The purpose of this study was to identify the adequacy, appropriateness, equity and efficiency of the Uniform Act advisory services and payments for business moves and related expenses that are typically reimbursed with federal funds under 49 CFR 24.303 and 49 CFR 24.304. The conclusions drawn in this study are based on 159 in-person business interviews and 19 additional telephone interviews of businesses. This research sample presumed to cover the range of business displacements, business relocation payments, the comparative successes in reestablishing displaced businesses and other circumstances relating directly or indirectly to activities and services evolving from application of the Uniform Act and other relevant (e.g., state) legislation or regulations. The research includes a review of relocation advisory services, expenses including actual cost moves, fixed payments, searching expenses, reestablishment expenses and loss of tangible personal property.
In addition, this report included an analysis of a pilot project conducted by the Federal Highway Administration and the state of Rhode Island, wherein some specific modifications to the existing regulations were applied to test if certain changes in the regulations that provided more options for displaced businesses would enhance the likelihood of businesses' viability after relocation.
A business was considered eligible for the study if its displacement occurred not more than two years preceding the study in each of the selected states. The state departments of transportation chosen for the study were California, Florida, Louisiana, New Jersey, North Carolina, Ohio and Wisconsin. Surveys were also completed in the city of Pittsburgh, where businesses have been displaced as a result of a redevelopment project by the Department of Housing and Urban Development. The Bay Area Rapid Transit (BART) in California was also chosen for the study.
To be instructive, the results of any survey analysis must be measured against some standard; with this study, the standard is a "reasonably successful business relocation," as defined by regular business practices.
For the purposes of this study, a successful business relocation was considered as one that incorporates several elements. First, a replacement location must be found that will accommodate the regular operation of the displaced business. If no appropriate replacement business site is available, then a successful business relocation at its most basic level, is not possible.
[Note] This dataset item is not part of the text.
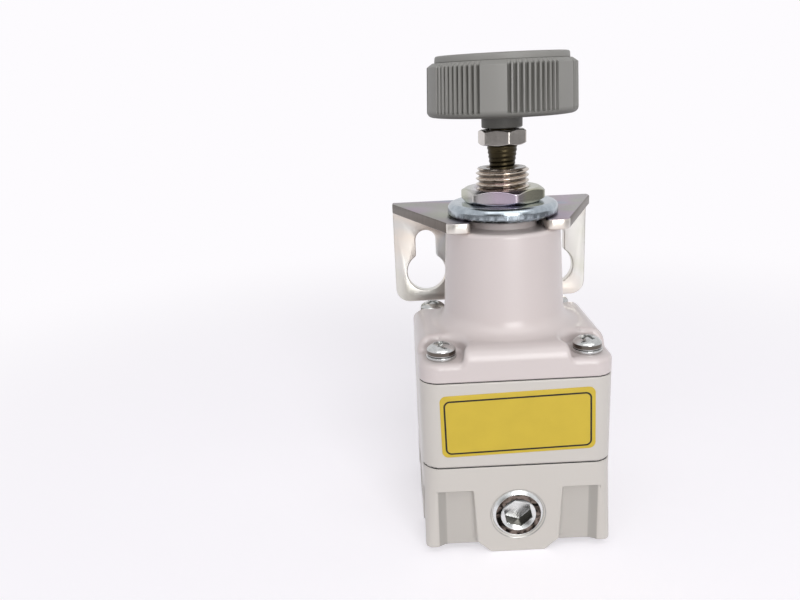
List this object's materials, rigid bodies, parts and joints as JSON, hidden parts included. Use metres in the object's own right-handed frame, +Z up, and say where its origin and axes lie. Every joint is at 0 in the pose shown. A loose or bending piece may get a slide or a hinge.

Furthermore, the concept of accommodation is integral to a successful business move, and here the type and nature of the business is controlling. A suitable replacement site may be one with obvious and accessible exposure to the business' existing clientele or it may be one where zoning restrictions to do not inhibit or restrict the relocated business' activity. It could also include issues such as the size of the replacement site or the size and capacities of the replacement site building and utilities.
The next issue that a business must consider once it has selected a replacement site is the practical feasibility of the location. This includes the cost to purchase or rent the location. It would also include matters such as tenant build-out costs or the cost to renovate or modify a structure to meet current code requirements.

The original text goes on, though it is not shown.